Perché l’Inghilterra, dove c’è il campionato più competitivo, è il posto dove l’avversione alla Var è più evidente?
«Non lo so ma la usano e la useranno. Qualcuno può pure sostenere che fosse meglio lasciare tutto all’interpretazione dell’uomo ma non può essere che ogni spettatore nello stadio abbia in mano un telefono con cui rivedere l’azione e l’arbitro non possa farlo».
In Qatar ci sono 6 donne convocate, per la prima volta: tre arbitre e tre assistenti.
«Sogno di non dover più commentare il numero delle donne presenti nella mia squadra. Per me ci sono 129 arbitri in Qatar. Genere neutro».
A proposito di genere. Var è femminile?
«Sì, la tecnologia, quindi femminile, se poi ci si riferisce a chi controlla dipende, però sarebbe giusto usare videomatchofficial.

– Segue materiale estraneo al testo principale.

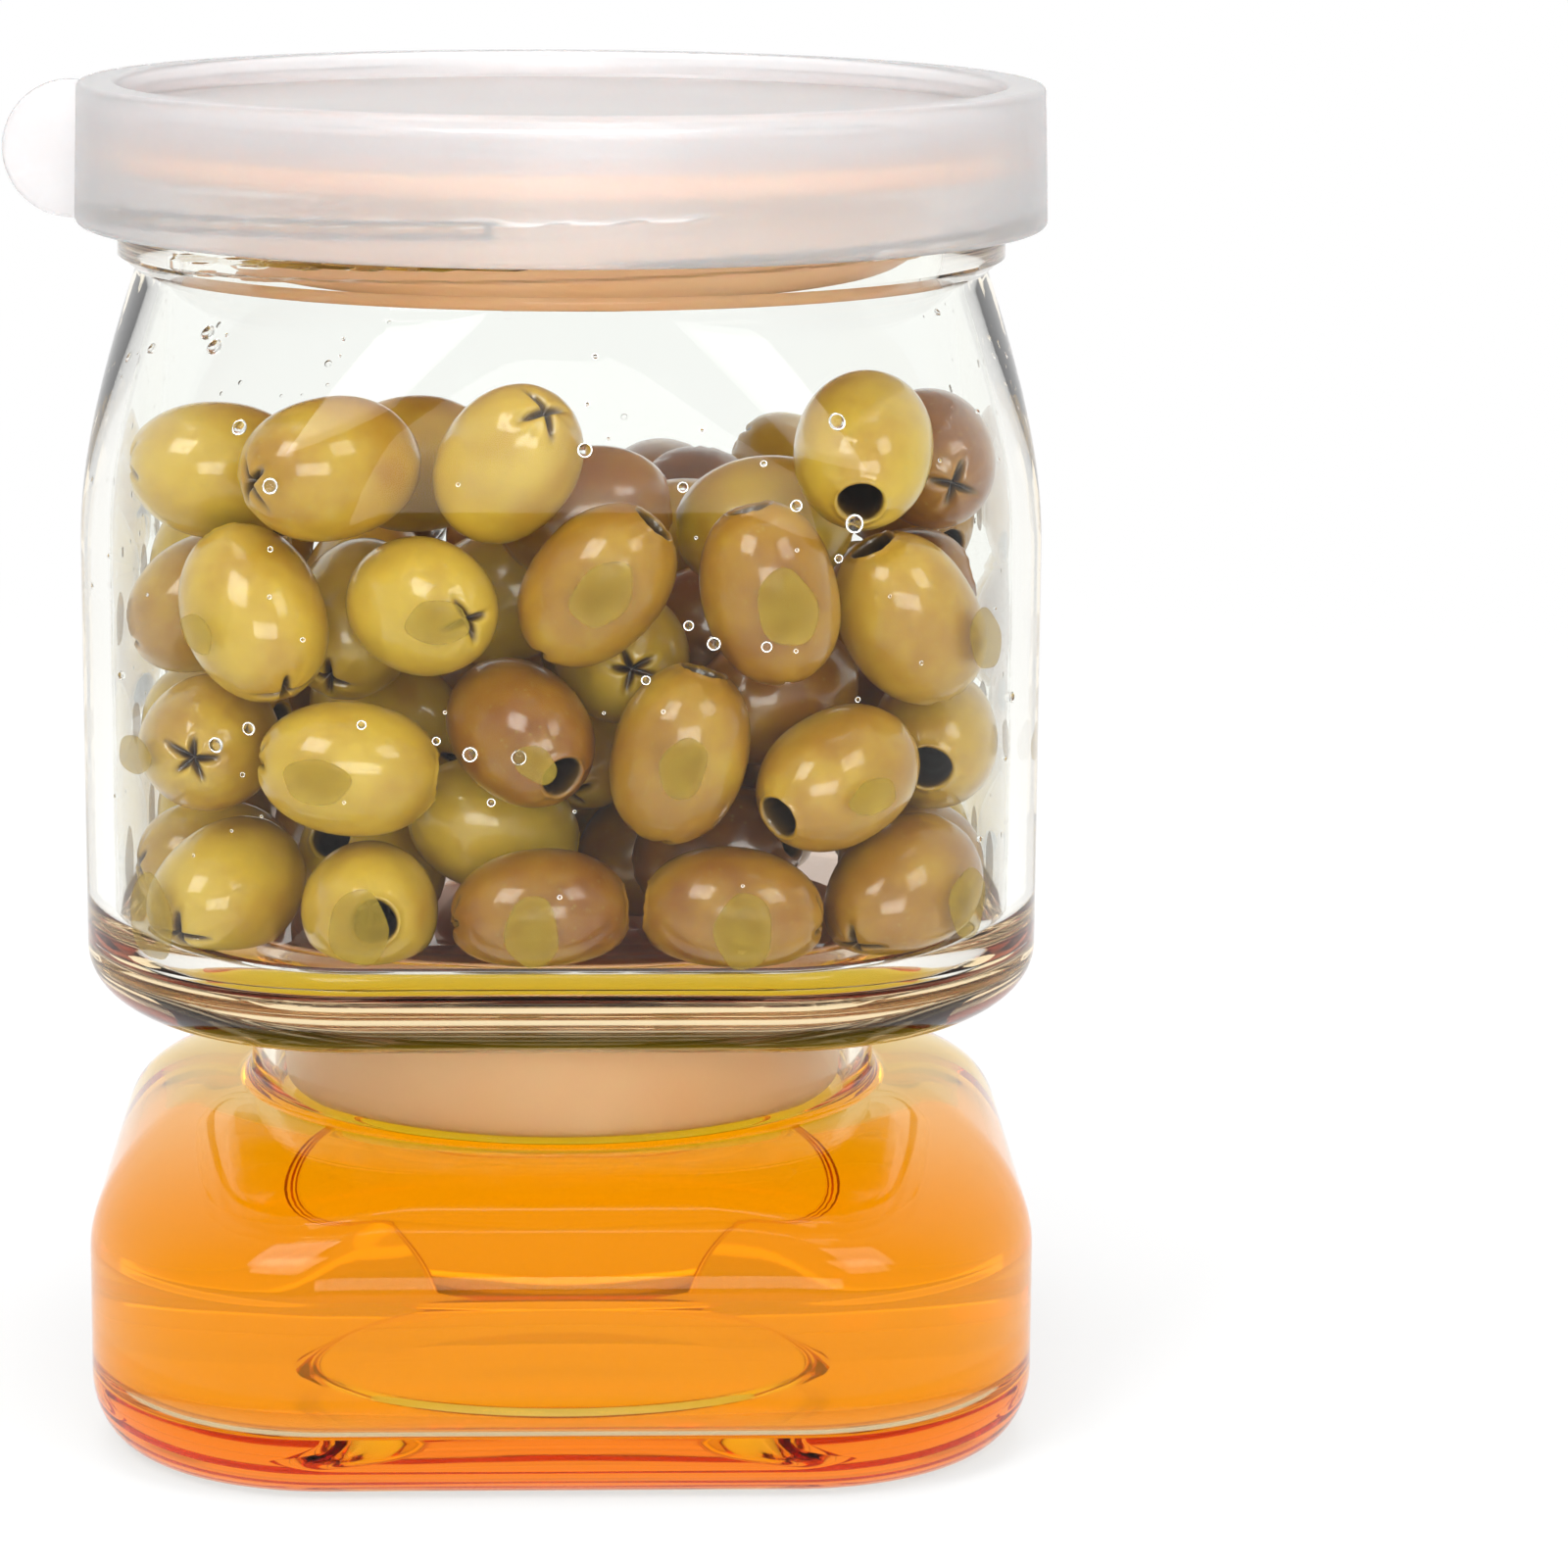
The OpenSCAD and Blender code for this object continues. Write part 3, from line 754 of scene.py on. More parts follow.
@dataclass
class UpperJar(SquareJar):
    """The tall jar with a threaded neck."""

    corner: float = 31.0
    foot_in: float = 12.0
    foot_h: float = 8.0
    shoulder_h: float = 28.0
    neck_d: float = 99.5
    neck_h: float = 11.4
    waist_d: float = 95.6
    waist_step: float = 1.6
    waist_ease: float = 0.05
    waist_ease_h: float = 0.15
    thread_out: float = 1.5
    thread_below_rim: float = 2.2
    thread_row: float = 0.22
    wall_row: float = 1.5
    z0: float = field(init=False)
    rim_z: float = field(init=False)

    def __post_init__(self) -> None:
        """Reads the jar's height from the frame."""
        low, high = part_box("upper_jar")
        self.z0, self.rim_z = low.z/MM, high.z/MM

    @property
    def waist_z(self) -> float:
        """Height of the waist under the neck."""
        return self.rim_z - self.neck_h

    @property
    def floor_z(self) -> float:
        """Height of the floor inside."""
        return self.z0 + self.floor

    @property
    def inner_in(self) -> float:
        """How far the foot is drawn in on the inside."""
        return self.foot_in - self.wall/2

    def shoulder(self, inside: float) -> list[np.ndarray]:
        """Gives the rings of the shoulder, which leaves the wall upright and leans in.

        Args:
            inside: How far the skin lies inside the glass.

        Returns:
            The rings, from the lowest up.
        """
        top = self.waist_d/2 - inside
        half, corner = self.width/2 - inside, self.corner - inside
        rings = []
        for share in np.linspace(0, 1, 2*self.curve_steps + 1):
            lean = math.sin(math.pi/2*(1 - share))
            plan = SquarePlan(top + (half - top)*lean, top + (corner - top)*lean)
            rings.append(plan.ring(self.waist_z - self.shoulder_h*(1 - share)))
        return rings

    def neck(self) -> list[np.ndarray]:
        """Gives the rings of the neck with its thread, over the rim and down the bore."""
        radius, lip = self.neck_d/2, self.lip
        thread = ScrewThread(top_z=self.rim_z - self.thread_below_rim)
        step_top = self.waist_z + self.waist_step
        waist_r = self.waist_d/2 + self.waist_ease
        rings = [SquarePlan(waist_r, waist_r).ring(self.waist_z + self.waist_ease_h)]
        for z in np.arange(step_top, self.rim_z - lip, self.thread_row):
            rings.append(SquarePlan(radius, radius).ring(z, self.thread_out*thread.ridge(z)))
        bore = radius - self.rim
        over = arc((radius - lip, self.rim_z - lip), lip, 0, 90)
        over += arc((bore + lip, self.rim_z - lip), lip, 90, 180)
        waist_bore = self.waist_d/2 - self.wall
        share = np.linspace(0.15, 1, 6)
        low_z = self.waist_z + 0.1
        over += [(bore + (waist_bore - bore)*s, self.rim_z - lip + (low_z - self.rim_z + lip)*s)
                 for s in share]
        return rings + [SquarePlan(r, r).ring(z) for r, z in over]

    def reach(self, z: float) -> np.ndarray:
        """Gives the distance from the middle to the glass inside, all the way round.

        Args:
            z: The height.

        Returns:
            The distances.
        """
        heights, reaches = self.wall_inside
        k = int(np.clip(np.searchsorted(heights, z), 1, len(heights) - 1))
        share = (z - heights[k - 1])/max(heights[k] - heights[k - 1], 1e-6)
        return reaches[k - 1] + (reaches[k] - reaches[k - 1])*share

    @cached_property
    def wall_inside(self) -> tuple[np.ndarray, np.ndarray]:
        """The inner wall's heights, and its distance from the middle at each."""
        skin = self.foot(self.wall, self.inner_in, self.foot_h, self.floor_z, self.corner)
        skin += self.shoulder(self.wall)
        heights = np.array([ring[0, 2] for ring in skin])
        return heights, np.array([np.hypot(ring[:, 0], ring[:, 1]) for ring in skin])

    def inner_wall(self, low: float, high: float, inside: float = 0.0) -> list[np.ndarray]:
        """Gives the rings of the wall inside between two heights.

        Args:
            low: Lowest height.
            high: Highest height.
            inside: How far the rings lie inside the cavity.

        Returns:
            The rings, from the lowest up.
        """
        rows = max(2, round((high - low)/self.wall_row))
        return [ring_at(self.reach(z) - inside, z) for z in np.linspace(low, high, rows)]

    def build(self) -> bpy.types.Object:
        """Builds the jar as one closed skin."""
        outside = self.underside(self.z0)
        outside += self.foot(0, self.foot_in, self.foot_h, self.z0, self.corner)
        outside += self.shoulder(0)
        inside = self.shoulder(self.wall)[::-1]
        inside += self.foot(self.wall, self.inner_in, self.foot_h, self.floor_z, self.corner)[::-1]
        inset = self.wall + self.inner_in
        floor = self.floor_rings(self.floor_z, inset, self.corner - inset)
        rings = np.array(outside + self.neck() + inside[1:] + floor[::-1])
        piece = place(skin_mesh("upper_jar_glass", rings), "upper_jar_glass", self.finish)
        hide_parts("upper_jar")
        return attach(piece, Body.UPPER_JAR.value)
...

Il calcio ci offre una lingua internazionale meravigliosamente neutra».
Una arbitra che arriva dal Rwanda non è neutra. Segno della globalità del calcio?
«Tutti gli arbitri selezionati godono della nostra fiducia. Allo stesso modo».
Resiste un pregiudizio sulle capacità fisiche delle donne?
«I test sono costanti, ogni arbitro si conosce, sa su quali caratteristiche basarsi. Poi ci sono delle differenze ma qui non corriamo i 100 metri per cui esistono obbligatoriamente due categorie distinte».
Esiste un modo di arbitrare femmina?
«Esistono diversi modi di arbitrare. Anche due arbitri maschi non si muovono allo stesso modo, un brevilineo farà affidamento sullo scatto e uno alto 1,90 magari distribuisce lo sforzo in modo differente».
Anche in Italia una donna ha arbitrato in serie A. E si è parlato soprattutto della sua presenza in tv la sera stessa. Lei è stato il primo a parlare subito dopo una partita. Perché non può succedere sempre?
«Io sono per il confronto. La Fifa organizza da sempre dei media day con gli arbitri, ma ci sono momenti in cui proprio non è possibile commentare il proprio lavoro, proprio per l’importanza di quel che stiamo facendo».
Da noi c’è una crisi di vocazione per gli arbitri. Come si contrasta?
«Non è solo un fenomeno italiano purtroppo. Nelle serie minori è un abuso continuo, gli arbitri sono bersagli. È intollerabile e neanche comprensibile».
Come si risponde a questa tendenza odiosa?
«Con l’educazione. La coercizione serve a poco, deve proprio cambiare l’approccio».
Anche i casi di razzismo negli stadi aumentano. Gli arbitri possono decidere di fermare una partita. Farlo darebbe un segnale o potere a chi provoca?
«Dare segnali è fondamentale, da anni è stato adottato un protocollo con tre step che può portare fino alla sospensione definitiva della partita. È una decisione che nessun arbitro vorrebbe prendere, decidere di non giocare è una sconfitta per tutti. Per il calcio».
Quindi quando ha senso la scelta estrema?
«Non si può più accettare per esempio una banana gonfiabile tirata in campo. Se gli idioti insistono non gli si può lasciare spazio e nessun arbitro si fa problemi organizzativi in queste situazioni».
Giusto giocare competizioni come i Mondiali in posti che non garantiscono la libertà di espressione e un trattamento degno per i lavoratori?
«Io mi occupo di questioni tecniche e mi attengo al mio ruolo».
Secondo Mondiale senza Italia. Che effetto fa?
«Un gran dispiacere ma io devo guardare il mondo e per me ci sono 33 squadre di cui occuparmi, soprattutto la 33esima, quella degli arbitri».